Howbeit, your assets in South Africa will not be subject to Capital Gains Tax and in terms of South Africa Reserve Bank (SARB) rules, you will be allowed to take money offshore via an annual investment allowance of R10 million, subject to getting a tax clearance from SARS. Your bank account will also not be designated as non-resident/blocked and your assets will not fall under the control of an SARB authorized dealer.

But in other hand, emigration entail leaving SA permanently to settle in another country, taking with you as many of your assets with you. Have it in mind that if you emigrate without adequately notifying the South African Reserve Bank (SARB), you are viewed as a South African resident (for tax and exchange control purposes) living temporarily abroad, subject to the same tax laws and financial regulations as people living in SA.

Therefore, if you intend to leave the country permanently, financial emigration is, in most cases advisable. You are expected to register your intentions with the SARB by submitting your application with supporting documents which include a tax clearance certificate from SARS. Once the application has been successful, the SARB will issue you proof of emigration.

Tax Implications of Emigrating from South Africa

Firstly, it is very crucial to understand the difference between tax emigration and financial emigration. There is often confusion between the two concepts, and you’ll sometimes fall into the trap of incorrectly assuming what actually applies to you. Simply put, if you’re planning on relocating, or have already moved abroad, financial emigration from South Africa can help you access and transfer your financial assets out of the country.

However, this type of formal emigration does not entail that you are automatically considered a non-resident for tax purposes. Note that the South African Revenue Service (SARS) maintains its own criteria to determine your tax residency status and whether or not you should be paying tax in South Africa.

SARS will examine factors like how much time you spend in South Africa and where your family and assets reside. Nonetheless, if you are indeed financially emigrating, the process can be used as additional proof of your intention to settle overseas.

Tax emigration, on the other hand, involves informing SARS that your tax status has changed and that indicates how you should, or should not, be taxed in South Africa. Note that the most important thing to remember here is that, as a South African tax resident, you pay tax based on your worldwide income and your worldwide asset base.

Whereas a non-tax resident only pays tax on their South African sourced income and South African sourced asset base.

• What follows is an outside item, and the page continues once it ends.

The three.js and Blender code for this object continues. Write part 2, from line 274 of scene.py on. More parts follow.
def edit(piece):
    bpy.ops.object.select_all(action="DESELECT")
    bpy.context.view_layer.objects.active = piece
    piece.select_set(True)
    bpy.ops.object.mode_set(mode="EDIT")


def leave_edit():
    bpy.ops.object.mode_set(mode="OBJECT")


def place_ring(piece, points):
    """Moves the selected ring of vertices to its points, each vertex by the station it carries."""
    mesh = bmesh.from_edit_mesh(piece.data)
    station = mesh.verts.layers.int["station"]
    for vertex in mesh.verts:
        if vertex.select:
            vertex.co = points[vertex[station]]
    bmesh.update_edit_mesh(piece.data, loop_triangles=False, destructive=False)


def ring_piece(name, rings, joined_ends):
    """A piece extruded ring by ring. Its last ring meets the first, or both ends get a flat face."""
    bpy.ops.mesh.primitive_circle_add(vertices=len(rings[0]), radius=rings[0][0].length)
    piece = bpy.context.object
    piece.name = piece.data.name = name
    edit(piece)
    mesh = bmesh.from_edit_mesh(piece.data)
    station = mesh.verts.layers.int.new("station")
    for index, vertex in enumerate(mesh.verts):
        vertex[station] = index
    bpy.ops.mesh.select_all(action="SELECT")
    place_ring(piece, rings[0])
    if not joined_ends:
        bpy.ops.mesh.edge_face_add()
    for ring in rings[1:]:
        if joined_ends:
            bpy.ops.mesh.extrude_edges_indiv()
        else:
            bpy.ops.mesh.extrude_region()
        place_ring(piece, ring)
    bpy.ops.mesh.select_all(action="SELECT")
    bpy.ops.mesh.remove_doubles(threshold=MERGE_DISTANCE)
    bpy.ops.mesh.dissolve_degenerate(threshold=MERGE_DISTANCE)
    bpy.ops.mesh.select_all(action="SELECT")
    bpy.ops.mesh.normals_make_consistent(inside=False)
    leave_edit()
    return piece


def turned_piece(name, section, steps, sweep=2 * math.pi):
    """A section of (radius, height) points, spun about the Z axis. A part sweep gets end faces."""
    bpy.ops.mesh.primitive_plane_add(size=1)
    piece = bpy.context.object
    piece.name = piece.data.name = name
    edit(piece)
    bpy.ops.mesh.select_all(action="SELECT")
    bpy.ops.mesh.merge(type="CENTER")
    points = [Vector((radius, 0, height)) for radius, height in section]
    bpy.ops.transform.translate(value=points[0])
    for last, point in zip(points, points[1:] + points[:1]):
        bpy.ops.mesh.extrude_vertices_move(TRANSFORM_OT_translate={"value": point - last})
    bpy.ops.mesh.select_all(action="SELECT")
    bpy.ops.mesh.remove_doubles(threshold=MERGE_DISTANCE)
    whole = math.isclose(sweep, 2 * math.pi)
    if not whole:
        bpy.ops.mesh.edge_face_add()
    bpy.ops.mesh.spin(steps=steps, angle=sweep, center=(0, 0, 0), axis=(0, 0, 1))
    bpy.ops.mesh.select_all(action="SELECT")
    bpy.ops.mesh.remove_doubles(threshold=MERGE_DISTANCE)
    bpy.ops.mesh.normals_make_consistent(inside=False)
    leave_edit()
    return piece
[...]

The following are some of the implications of emigrating from South Africa:

  1. When you cease to be an SA resident, you are treated/deemed as having disposed your assets for an amount equal to the market value of the assets on the day before you ceased to be a resident; and then bought them again for the same market value the following day. You will be seen by SARS as having sold your assets even if you did not actually sell them. Have it in mind that this deemed disposal will activate CGT on all your assets (including your worldwide assets) and income tax on your trading stock. For your worldwide assets, for example, direct offshore investments, it would mean that even though you did not realise them, SARS will assume that these assets were realised thus making the unrealised or fictional gain subject to CGT.
  2. Immovable property in SA is exempted from this deemed disposal provision. CGT will only be triggered on the actual date of sale.
  3. Note that you will be allowed a Foreign Capital Allowance (FCA) of R10 million per adult per calendar year or R20 million per family unit per calendar year. Further, in the year of actual departure, a travel allowance of up to R1 million per adult and R200 000 per child under the age of 18 years is allowed. You will also be allowed to export your assets that fall within an overall insured value of R2 million.
  4. Any remaining assets and the subsequent cash proceeds on disposal will fall in your blocked account and will be under the control of your bank’s non-resident centre. The SA bank account holding pre-emigration assets will be designated as a blocked account (a non-resident account subject to scrutiny and tax review).
  5. You can however, on a separate application to SARB, request that these funds be remitted from South Africa against payment of the 10% exit charge. Note should be taken of the fact that persons who have already emigrated, but have not fully utilised the current foreign capital allowance are allowed to make additional capital transfers to the extent that the total amount remitted does not exceed the current limits.

Conclusion

It is necessary to understand that changing your tax residency does not entail that you automatically undergo financial emigration and you may not even benefit from applying for financial emigration. Changing your tax residency status is a daunting and admin-intensive process.

You need to deal with several different parties. There are also a number of complexities to be aware of in advance when making decisions to change your tax residency. As such, many people choose to rather engage professional services to take care of the process for them.